In attempting an initial connection to the LTE-A system, a UE performs a cell search to acquire downlink timing and frequency synchronization and a cell IDentifier (ID). Thereafter, the UE acquires basic parameters related to communication, e.g., a system bandwidth in the system information transmitted by the eNB. The UE then performs a random access process to transition to a connected state on a link to an eNB.
FIG. 5 is a signal flow diagram illustrating a random access process in a conventional mobile communication system.
Referring to FIG. 5, a UE transmits a random access preamble to an eNB in step 501. The eNB measures the propagation delay between the UE and eNB and acquires uplink synchronization. The UE selects a random access preamble randomly in a given random access preamble set. The initial transmit power of the random access preamble is determined using a pathloss between the eNB and the UE, as measured by the UE.

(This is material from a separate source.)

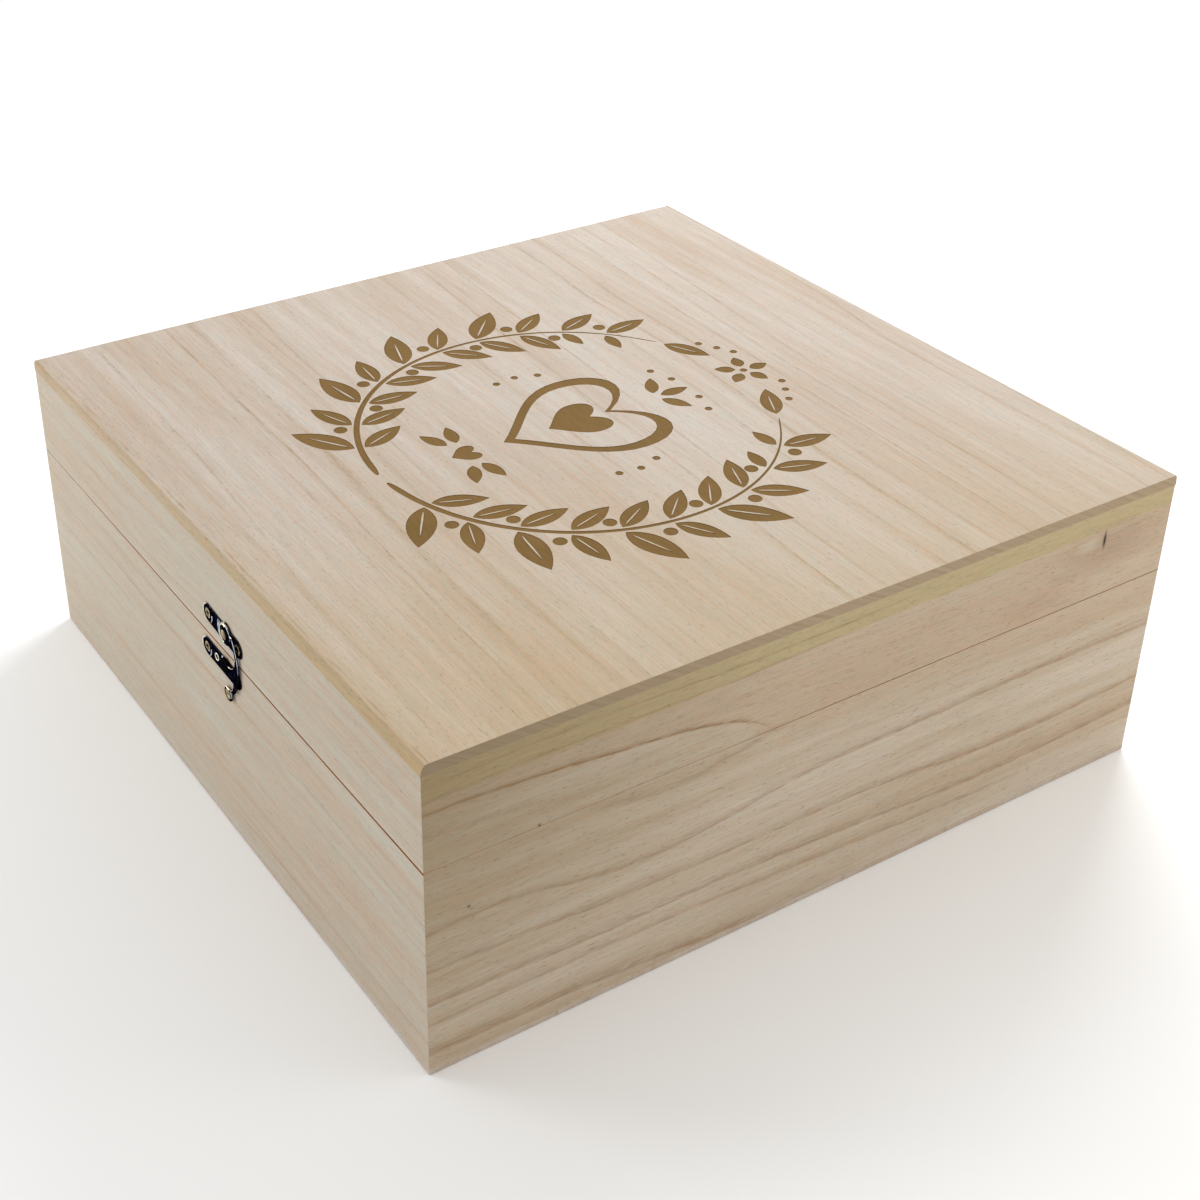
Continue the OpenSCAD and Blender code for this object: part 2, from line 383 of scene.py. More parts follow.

In step 502, the eNB transmits a time alignment command to the UE based on the propagation delay measured in step 501. The eNB also transmits scheduling information including uplink resource information and a power control command. If no scheduling information (a random access response) is received from the eNB, the UE repeats step 501.
In step 503, the UE receives uplink data (message 3) including a UE ID to the eNB using the uplink resource allocated in step 502. The transmit timing and transmit power of the UE is determined according to the command received from the eNB in step 502.
In step 504, if the eNB determines that the UE has performed the random access process without collision with other UEs, the eNB transmits, to the UE, the data (message 4) including the ID of the UE. When the message 4 is received from the eNB, the UE determines that the random access has completed successfully. When the random access has completed successfully, the UE configures an initial transmit power of an uplink data channel and/or control channel based on the UE transmit power controlled through the random access.
However, if message 3 transmitted by the UE, e.g., collides with data transmitted by another UE, such that the eNB fails receiving the message 3, the eNB stops transmitting data. Further, if message 4 is not received within a predetermined time, the UE determines that the random access has failed, and then repeats step 501.